Given information:
——————————
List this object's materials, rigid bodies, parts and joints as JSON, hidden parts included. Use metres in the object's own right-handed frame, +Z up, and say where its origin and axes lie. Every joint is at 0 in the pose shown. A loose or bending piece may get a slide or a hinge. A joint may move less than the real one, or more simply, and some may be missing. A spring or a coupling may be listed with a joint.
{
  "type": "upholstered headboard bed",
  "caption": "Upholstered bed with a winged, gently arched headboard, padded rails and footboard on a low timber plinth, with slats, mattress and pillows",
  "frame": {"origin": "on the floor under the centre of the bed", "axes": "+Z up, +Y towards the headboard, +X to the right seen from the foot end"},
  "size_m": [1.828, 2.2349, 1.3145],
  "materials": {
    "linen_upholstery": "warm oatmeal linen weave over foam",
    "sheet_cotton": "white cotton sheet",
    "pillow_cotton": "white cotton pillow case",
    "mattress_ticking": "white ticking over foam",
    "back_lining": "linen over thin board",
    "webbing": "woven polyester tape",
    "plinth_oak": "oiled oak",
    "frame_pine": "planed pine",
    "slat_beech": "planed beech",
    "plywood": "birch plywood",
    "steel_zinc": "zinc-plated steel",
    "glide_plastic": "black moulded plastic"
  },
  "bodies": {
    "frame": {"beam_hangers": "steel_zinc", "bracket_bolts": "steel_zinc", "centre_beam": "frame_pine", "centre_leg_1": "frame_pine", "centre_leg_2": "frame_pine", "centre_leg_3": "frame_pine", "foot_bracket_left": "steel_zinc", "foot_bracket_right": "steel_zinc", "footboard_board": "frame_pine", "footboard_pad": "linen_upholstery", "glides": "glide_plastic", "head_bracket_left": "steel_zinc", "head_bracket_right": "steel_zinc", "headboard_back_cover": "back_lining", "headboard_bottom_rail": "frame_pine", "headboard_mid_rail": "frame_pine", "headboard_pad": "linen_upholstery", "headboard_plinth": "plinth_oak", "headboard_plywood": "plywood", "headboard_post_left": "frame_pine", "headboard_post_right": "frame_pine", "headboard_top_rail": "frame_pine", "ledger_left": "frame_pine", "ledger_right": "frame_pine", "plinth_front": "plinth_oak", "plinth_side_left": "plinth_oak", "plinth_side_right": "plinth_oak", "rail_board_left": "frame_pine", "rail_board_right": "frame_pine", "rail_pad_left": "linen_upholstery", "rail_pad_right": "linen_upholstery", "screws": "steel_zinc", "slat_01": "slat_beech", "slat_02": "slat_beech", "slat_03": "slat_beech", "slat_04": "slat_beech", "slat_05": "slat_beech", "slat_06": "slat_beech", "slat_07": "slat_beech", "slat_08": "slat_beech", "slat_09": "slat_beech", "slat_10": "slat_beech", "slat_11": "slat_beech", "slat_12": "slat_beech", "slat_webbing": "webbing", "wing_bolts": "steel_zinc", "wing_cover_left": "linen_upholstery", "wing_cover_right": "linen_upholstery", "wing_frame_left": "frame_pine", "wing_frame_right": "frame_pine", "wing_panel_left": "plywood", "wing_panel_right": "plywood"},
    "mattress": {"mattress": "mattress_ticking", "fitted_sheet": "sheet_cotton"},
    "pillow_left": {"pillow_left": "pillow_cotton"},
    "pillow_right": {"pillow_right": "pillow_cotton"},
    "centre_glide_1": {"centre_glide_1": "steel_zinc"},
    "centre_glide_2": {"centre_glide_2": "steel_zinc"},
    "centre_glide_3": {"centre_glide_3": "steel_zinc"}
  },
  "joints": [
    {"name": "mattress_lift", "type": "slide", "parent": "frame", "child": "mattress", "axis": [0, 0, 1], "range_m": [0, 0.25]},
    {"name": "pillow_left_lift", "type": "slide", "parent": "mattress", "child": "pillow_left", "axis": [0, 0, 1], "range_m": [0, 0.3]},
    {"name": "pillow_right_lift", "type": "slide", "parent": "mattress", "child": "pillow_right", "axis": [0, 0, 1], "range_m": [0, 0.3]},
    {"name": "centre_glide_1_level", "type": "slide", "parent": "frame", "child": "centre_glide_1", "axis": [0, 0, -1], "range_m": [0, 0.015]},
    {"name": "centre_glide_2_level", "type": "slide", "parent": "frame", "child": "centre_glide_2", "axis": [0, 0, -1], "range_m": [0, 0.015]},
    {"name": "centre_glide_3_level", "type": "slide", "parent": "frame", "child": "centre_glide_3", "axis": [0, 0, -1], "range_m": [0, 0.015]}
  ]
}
——————————
To be done: Print the listing above in full, exactly as it is.

Output:
List this object's materials, rigid bodies, parts and joints as JSON, hidden parts included. Use metres in the object's own right-handed frame, +Z up, and say where its origin and axes lie. Every joint is at 0 in the pose shown. A loose or bending piece may get a slide or a hinge. A joint may move less than the real one, or more simply, and some may be missing. A spring or a coupling may be listed with a joint.
{
  "type": "upholstered headboard bed",
  "caption": "Upholstered bed with a winged, gently arched headboard, padded rails and footboard on a low timber plinth, with slats, mattress and pillows",
  "frame": {"origin": "on the floor under the centre of the bed", "axes": "+Z up, +Y towards the headboard, +X to the right seen from the foot end"},
  "size_m": [1.828, 2.2349, 1.3145],
  "materials": {
    "linen_upholstery": "warm oatmeal linen weave over foam",
    "sheet_cotton": "white cotton sheet",
    "pillow_cotton": "white cotton pillow case",
    "mattress_ticking": "white ticking over foam",
    "back_lining": "linen over thin board",
    "webbing": "woven polyester tape",
    "plinth_oak": "oiled oak",
    "frame_pine": "planed pine",
    "slat_beech": "planed beech",
    "plywood": "birch plywood",
    "steel_zinc": "zinc-plated steel",
    "glide_plastic": "black moulded plastic"
  },
  "bodies": {
    "frame": {"beam_hangers": "steel_zinc", "bracket_bolts": "steel_zinc", "centre_beam": "frame_pine", "centre_leg_1": "frame_pine", "centre_leg_2": "frame_pine", "centre_leg_3": "frame_pine", "foot_bracket_left": "steel_zinc", "foot_bracket_right": "steel_zinc", "footboard_board": "frame_pine", "footboard_pad": "linen_upholstery", "glides": "glide_plastic", "head_bracket_left": "steel_zinc", "head_bracket_right": "steel_zinc", "headboard_back_cover": "back_lining", "headboard_bottom_rail": "frame_pine", "headboard_mid_rail": "frame_pine", "headboard_pad": "linen_upholstery", "headboard_plinth": "plinth_oak", "headboard_plywood": "plywood", "headboard_post_left": "frame_pine", "headboard_post_right": "frame_pine", "headboard_top_rail": "frame_pine", "ledger_left": "frame_pine", "ledger_right": "frame_pine", "plinth_front": "plinth_oak", "plinth_side_left": "plinth_oak", "plinth_side_right": "plinth_oak", "rail_board_left": "frame_pine", "rail_board_right": "frame_pine", "rail_pad_left": "linen_upholstery", "rail_pad_right": "linen_upholstery", "screws": "steel_zinc", "slat_01": "slat_beech", "slat_02": "slat_beech", "slat_03": "slat_beech", "slat_04": "slat_beech", "slat_05": "slat_beech", "slat_06": "slat_beech", "slat_07": "slat_beech", "slat_08": "slat_beech", "slat_09": "slat_beech", "slat_10": "slat_beech", "slat_11": "slat_beech", "slat_12": "slat_beech", "slat_webbing": "webbing", "wing_bolts": "steel_zinc", "wing_cover_left": "linen_upholstery", "wing_cover_right": "linen_upholstery", "wing_frame_left": "frame_pine", "wing_frame_right": "frame_pine", "wing_panel_left": "plywood", "wing_panel_right": "plywood"},
    "mattress": {"mattress": "mattress_ticking", "fitted_sheet": "sheet_cotton"},
    "pillow_left": {"pillow_left": "pillow_cotton"},
    "pillow_right": {"pillow_right": "pillow_cotton"},
    "centre_glide_1": {"centre_glide_1": "steel_zinc"},
    "centre_glide_2": {"centre_glide_2": "steel_zinc"},
    "centre_glide_3": {"centre_glide_3": "steel_zinc"}
  },
  "joints": [
    {"name": "mattress_lift", "type": "slide", "parent": "frame", "child": "mattress", "axis": [0, 0, 1], "range_m": [0, 0.25]},
    {"name": "pillow_left_lift", "type": "slide", "parent": "mattress", "child": "pillow_left", "axis": [0, 0, 1], "range_m": [0, 0.3]},
    {"name": "pillow_right_lift", "type": "slide", "parent": "mattress", "child": "pillow_right", "axis": [0, 0, 1], "range_m": [0, 0.3]},
    {"name": "centre_glide_1_level", "type": "slide", "parent": "frame", "child": "centre_glide_1", "axis": [0, 0, -1], "range_m": [0, 0.015]},
    {"name": "centre_glide_2_level", "type": "slide", "parent": "frame", "child": "centre_glide_2", "axis": [0, 0, -1], "range_m": [0, 0.015]},
    {"name": "centre_glide_3_level", "type": "slide", "parent": "frame", "child": "centre_glide_3", "axis": [0, 0, -1], "range_m": [0, 0.015]}
  ]
}